To sort the app tray use AppZorterLite FREE from the market search for App Zorter Lite

Sorts quickly with one click and works flawlessly


----------



## glennsardone (Oct 4, 2011)

An APK contains the same general look as the ROM it was made for. Using an APK from a different ROM will change the look of that application in general. You would also need to make sure it is the from the same ROM base. EP4 pr whatever or it could cause problems.


----------



## dwitherell (Jul 23, 2011)

While it might not be that big of an issue for folks, there's also a minor mod to the phone.apk in tweakstock stemming from the AOSP lockscreen option - I'm not sure if anything was done to the phone.apk in Eclipse but assuming it worked you would likely notice a puzzle answer if using the AOSP lockscreen.


----------



## Birthofahero (Aug 18, 2011)

I had a feeling it would be a pain to switch apk's. I just really enjoy the ICS look of the dialer and when you actually make a call, it just looks the best IMO.

As for the folder sorting, i know adw ex automatically sorts alphabetically but so far go launcher is just whatever order you place them in. I like the ability to just drag and drop for folders, so if I have to manually check which apps I want in the folder I already won't like it. Ie Simi folder.

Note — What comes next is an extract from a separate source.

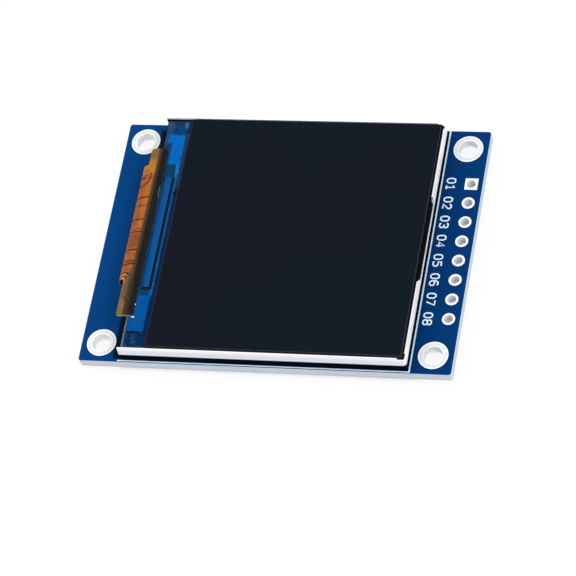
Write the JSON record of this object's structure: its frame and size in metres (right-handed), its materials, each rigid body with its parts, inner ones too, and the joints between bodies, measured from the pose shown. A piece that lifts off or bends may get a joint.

Sent from my SCH-I510 using RootzWiki


----------



## shrike1978 (Sep 2, 2011)

Birthofahero said:


> As for the folder sorting, i know adw ex automatically sorts alphabetically but so far go launcher is just whatever order you place them in. I like the ability to just drag and drop for folders, so if I have to manually check which apps I want in the folder I already won't like it. Ie Simi folder.


That's required for at least the initial setup in Folder Enhancer. Once that is done, you can turn on notifications and it'll pop a notification into the tray when you install something new and you can just tap it and choose a folder (or folders). Actually, I like checklists better...dragging a bunch of icons around is tiresome, and having a list to pick from is just so much nicer to me, but to each his own.


----------



## Birthofahero (Aug 18, 2011)

shrike1978 said:


> That's required for at least the initial setup in Folder Enhancer. Once that is done, you can turn on notifications and it'll pop a notification into the tray when you install something new and you can just tap it and choose a folder (or folders). Actually, I like checklists better...dragging a bunch of icons around is tiresome, and having a list to pick from is just so much nicer to me, but to each his own.


I can see where you come from. I just get lost in the scrolling of a list and sometimes forget a few apps.

Sent from my SCH-I510 using RootzWiki


----------